Gli impiegati e salariati lavoratori dipendenti, con contratto a tempo indeterminato, possono contrarre prestiti da estinguersi con cessione di quote dello stipendio o del salario fino al quinto dell’ammontare di tali emolumenti valutato al netto di ritenute e per periodi non superiori a dieci anni (articolo 5, comma 1, Decreto Presidente Repubblica 180/1950).
L’articolo 68 del citato DPR ci spiega poi che quando preesistono sequestri o pignoramenti, la cessione non può essere effettuata se non limitatamente alla differenza tra i due quinti dello stipendio valutato al netto delle ritenute e la quota colpita da sequestri o pignoramenti. Qualora i sequestri o i pignoramenti abbiano luogo dopo una cessione perfezionata e debitamente notificata, non si può sequestrare o pignorare se non la differenza fra la metà dello stipendio (valutato al netto delle ritenute di legge) e la quota ceduta.

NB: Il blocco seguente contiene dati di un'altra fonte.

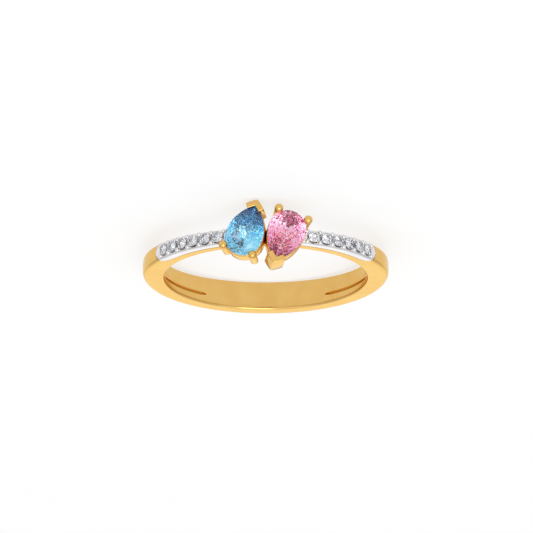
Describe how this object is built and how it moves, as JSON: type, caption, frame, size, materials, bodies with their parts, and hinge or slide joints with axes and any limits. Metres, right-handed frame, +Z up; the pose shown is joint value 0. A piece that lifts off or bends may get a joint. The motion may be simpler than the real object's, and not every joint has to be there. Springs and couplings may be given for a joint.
{
  "type": "toi et moi ring",
  "caption": "Yellow gold ring with a blue and a pink pear cut stone set head to tail and small diamonds in white gold on both shoulders, lying on its side.",
  "frame": {"origin": "middle of the finger hole, on its axis and half way across the band", "axes": "+Z up, nearly along the finger hole's axis; -Y towards the stones, +Y towards the foot of the band; +X towards the blue stone"},
  "size_m": [0.02, 0.0207, 0.0054],
  "materials": {
    "yellow_gold": "high polish yellow gold",
    "white_gold": "rhodium plated white gold, polished",
    "blue_stone": "faceted and polished blue stone",
    "pink_stone": "faceted and polished pink stone",
    "diamond": "faceted and polished colourless stone"
  },
  "bodies": {
    "root": {"gold_mount": "yellow_gold", "pave_plate_left": "white_gold", "pave_plate_right": "white_gold", "blue_pear": "blue_stone", "pink_pear": "pink_stone", "diamond_left_1": "diamond", "diamond_left_2": "diamond", "diamond_left_3": "diamond", "diamond_left_4": "diamond", "diamond_left_5": "diamond", "diamond_left_6": "diamond", "diamond_right_1": "diamond", "diamond_right_2": "diamond", "diamond_right_3": "diamond", "diamond_right_4": "diamond", "diamond_right_5": "diamond", "diamond_right_6": "diamond"}
  },
  "joints": []
}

Nella situazione proposta, afferente una cessione del quinto chiesta su uno stipendio già gravato da pregresso prelievo per pignoramento, la quota cedibile per la cessione del quinto è data da 1.200 (2/5 di 3.000) – 600 = 600 euro.
In pratica, la somma, della rata di rimborso del prestito dietro cessione del quinto e l’importo di prelievo per pignoramento, non deve superare il 40% dello stipendio al netto degli oneri fiscali e contributivi.
Il credito alimentare di 500 euro, se non ha dato luogo ad un pignoramento per inadempimento, non rientra nel calcolo; così come non rientrerebbero la quota impegnata per il rimborso di un prestito (senza cessione) liberamente perfezionato dal lavoratore e/o la rata mensile per il rimborso di un mutuo ipotecario.